### Work to do
Repeat, without any change, the entries presented below.

### Records for the task
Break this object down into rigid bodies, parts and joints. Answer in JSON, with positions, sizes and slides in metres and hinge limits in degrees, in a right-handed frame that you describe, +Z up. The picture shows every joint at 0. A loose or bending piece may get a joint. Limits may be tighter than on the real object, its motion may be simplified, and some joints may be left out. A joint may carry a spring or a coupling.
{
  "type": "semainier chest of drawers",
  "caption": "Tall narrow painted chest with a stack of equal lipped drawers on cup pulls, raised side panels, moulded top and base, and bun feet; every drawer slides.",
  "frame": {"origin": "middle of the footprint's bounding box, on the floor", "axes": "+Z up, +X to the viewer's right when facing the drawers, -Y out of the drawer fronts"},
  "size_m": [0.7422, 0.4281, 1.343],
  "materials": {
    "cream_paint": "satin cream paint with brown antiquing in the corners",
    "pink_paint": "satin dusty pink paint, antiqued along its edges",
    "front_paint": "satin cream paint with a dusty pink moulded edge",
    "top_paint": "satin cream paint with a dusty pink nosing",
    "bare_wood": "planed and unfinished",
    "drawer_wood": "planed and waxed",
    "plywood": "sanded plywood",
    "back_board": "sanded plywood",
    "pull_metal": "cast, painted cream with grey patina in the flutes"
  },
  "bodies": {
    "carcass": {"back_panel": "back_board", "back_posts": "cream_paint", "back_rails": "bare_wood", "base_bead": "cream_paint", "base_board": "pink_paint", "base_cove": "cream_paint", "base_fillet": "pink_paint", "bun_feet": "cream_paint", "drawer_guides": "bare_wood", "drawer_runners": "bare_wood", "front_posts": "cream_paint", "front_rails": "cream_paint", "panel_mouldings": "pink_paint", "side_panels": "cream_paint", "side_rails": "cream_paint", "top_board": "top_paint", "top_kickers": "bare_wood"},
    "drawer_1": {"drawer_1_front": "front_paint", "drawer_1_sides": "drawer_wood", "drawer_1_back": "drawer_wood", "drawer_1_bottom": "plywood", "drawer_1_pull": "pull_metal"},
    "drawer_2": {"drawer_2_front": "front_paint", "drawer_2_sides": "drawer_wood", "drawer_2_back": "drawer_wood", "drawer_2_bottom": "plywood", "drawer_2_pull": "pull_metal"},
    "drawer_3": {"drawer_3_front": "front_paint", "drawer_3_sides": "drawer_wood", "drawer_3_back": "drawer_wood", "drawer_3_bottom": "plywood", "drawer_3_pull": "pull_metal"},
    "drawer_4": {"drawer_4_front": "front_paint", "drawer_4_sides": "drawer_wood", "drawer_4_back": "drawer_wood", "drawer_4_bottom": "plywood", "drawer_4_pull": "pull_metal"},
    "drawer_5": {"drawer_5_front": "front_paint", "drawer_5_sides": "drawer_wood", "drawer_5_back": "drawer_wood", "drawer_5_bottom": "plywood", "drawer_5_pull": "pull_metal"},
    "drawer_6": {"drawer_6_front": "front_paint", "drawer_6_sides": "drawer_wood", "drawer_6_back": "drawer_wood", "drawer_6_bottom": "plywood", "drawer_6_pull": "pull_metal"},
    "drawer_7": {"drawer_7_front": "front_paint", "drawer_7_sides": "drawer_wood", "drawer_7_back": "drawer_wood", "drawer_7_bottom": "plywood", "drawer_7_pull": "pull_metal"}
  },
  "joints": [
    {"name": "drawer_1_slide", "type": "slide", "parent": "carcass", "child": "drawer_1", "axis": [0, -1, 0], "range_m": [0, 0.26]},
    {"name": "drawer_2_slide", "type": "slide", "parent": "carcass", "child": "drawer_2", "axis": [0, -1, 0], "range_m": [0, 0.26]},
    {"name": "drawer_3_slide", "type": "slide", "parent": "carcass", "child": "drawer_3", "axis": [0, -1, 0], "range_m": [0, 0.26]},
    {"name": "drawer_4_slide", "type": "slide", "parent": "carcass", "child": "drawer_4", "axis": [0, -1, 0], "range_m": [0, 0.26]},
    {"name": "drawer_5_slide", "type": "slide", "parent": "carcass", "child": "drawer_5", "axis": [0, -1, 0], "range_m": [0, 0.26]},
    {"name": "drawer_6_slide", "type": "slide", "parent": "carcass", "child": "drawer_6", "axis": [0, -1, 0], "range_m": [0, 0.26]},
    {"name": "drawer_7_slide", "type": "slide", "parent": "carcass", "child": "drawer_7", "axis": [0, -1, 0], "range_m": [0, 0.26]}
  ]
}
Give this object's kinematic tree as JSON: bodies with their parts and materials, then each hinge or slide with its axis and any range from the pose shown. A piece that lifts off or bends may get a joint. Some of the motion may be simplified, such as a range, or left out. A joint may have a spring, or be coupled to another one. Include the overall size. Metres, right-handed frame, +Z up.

### Response to the task
Break this object down into rigid bodies, parts and joints. Answer in JSON, with positions, sizes and slides in metres and hinge limits in degrees, in a right-handed frame that you describe, +Z up. The picture shows every joint at 0. A loose or bending piece may get a joint. Limits may be tighter than on the real object, its motion may be simplified, and some joints may be left out. A joint may carry a spring or a coupling.
{
  "type": "semainier chest of drawers",
  "caption": "Tall narrow painted chest with a stack of equal lipped drawers on cup pulls, raised side panels, moulded top and base, and bun feet; every drawer slides.",
  "frame": {"origin": "middle of the footprint's bounding box, on the floor", "axes": "+Z up, +X to the viewer's right when facing the drawers, -Y out of the drawer fronts"},
  "size_m": [0.7422, 0.4281, 1.343],
  "materials": {
    "cream_paint": "satin cream paint with brown antiquing in the corners",
    "pink_paint": "satin dusty pink paint, antiqued along its edges",
    "front_paint": "satin cream paint with a dusty pink moulded edge",
    "top_paint": "satin cream paint with a dusty pink nosing",
    "bare_wood": "planed and unfinished",
    "drawer_wood": "planed and waxed",
    "plywood": "sanded plywood",
    "back_board": "sanded plywood",
    "pull_metal": "cast, painted cream with grey patina in the flutes"
  },
  "bodies": {
    "carcass": {"back_panel": "back_board", "back_posts": "cream_paint", "back_rails": "bare_wood", "base_bead": "cream_paint", "base_board": "pink_paint", "base_cove": "cream_paint", "base_fillet": "pink_paint", "bun_feet": "cream_paint", "drawer_guides": "bare_wood", "drawer_runners": "bare_wood", "front_posts": "cream_paint", "front_rails": "cream_paint", "panel_mouldings": "pink_paint", "side_panels": "cream_paint", "side_rails": "cream_paint", "top_board": "top_paint", "top_kickers": "bare_wood"},
    "drawer_1": {"drawer_1_front": "front_paint", "drawer_1_sides": "drawer_wood", "drawer_1_back": "drawer_wood", "drawer_1_bottom": "plywood", "drawer_1_pull": "pull_metal"},
    "drawer_2": {"drawer_2_front": "front_paint", "drawer_2_sides": "drawer_wood", "drawer_2_back": "drawer_wood", "drawer_2_bottom": "plywood", "drawer_2_pull": "pull_metal"},
    "drawer_3": {"drawer_3_front": "front_paint", "drawer_3_sides": "drawer_wood", "drawer_3_back": "drawer_wood", "drawer_3_bottom": "plywood", "drawer_3_pull": "pull_metal"},
    "drawer_4": {"drawer_4_front": "front_paint", "drawer_4_sides": "drawer_wood", "drawer_4_back": "drawer_wood", "drawer_4_bottom": "plywood", "drawer_4_pull": "pull_metal"},
    "drawer_5": {"drawer_5_front": "front_paint", "drawer_5_sides": "drawer_wood", "drawer_5_back": "drawer_wood", "drawer_5_bottom": "plywood", "drawer_5_pull": "pull_metal"},
    "drawer_6": {"drawer_6_front": "front_paint", "drawer_6_sides": "drawer_wood", "drawer_6_back": "drawer_wood", "drawer_6_bottom": "plywood", "drawer_6_pull": "pull_metal"},
    "drawer_7": {"drawer_7_front": "front_paint", "drawer_7_sides": "drawer_wood", "drawer_7_back": "drawer_wood", "drawer_7_bottom": "plywood", "drawer_7_pull": "pull_metal"}
  },
  "joints": [
    {"name": "drawer_1_slide", "type": "slide", "parent": "carcass", "child": "drawer_1", "axis": [0, -1, 0], "range_m": [0, 0.26]},
    {"name": "drawer_2_slide", "type": "slide", "parent": "carcass", "child": "drawer_2", "axis": [0, -1, 0], "range_m": [0, 0.26]},
    {"name": "drawer_3_slide", "type": "slide", "parent": "carcass", "child": "drawer_3", "axis": [0, -1, 0], "range_m": [0, 0.26]},
    {"name": "drawer_4_slide", "type": "slide", "parent": "carcass", "child": "drawer_4", "axis": [0, -1, 0], "range_m": [0, 0.26]},
    {"name": "drawer_5_slide", "type": "slide", "parent": "carcass", "child": "drawer_5", "axis": [0, -1, 0], "range_m": [0, 0.26]},
    {"name": "drawer_6_slide", "type": "slide", "parent": "carcass", "child": "drawer_6", "axis": [0, -1, 0], "range_m": [0, 0.26]},
    {"name": "drawer_7_slide", "type": "slide", "parent": "carcass", "child": "drawer_7", "axis": [0, -1, 0], "range_m": [0, 0.26]}
  ]
}
Give this object's kinematic tree as JSON: bodies with their parts and materials, then each hinge or slide with its axis and any range from the pose shown. A piece that lifts off or bends may get a joint. Some of the motion may be simplified, such as a range, or left out. A joint may have a spring, or be coupled to another one. Include the overall size. Metres, right-handed frame, +Z up.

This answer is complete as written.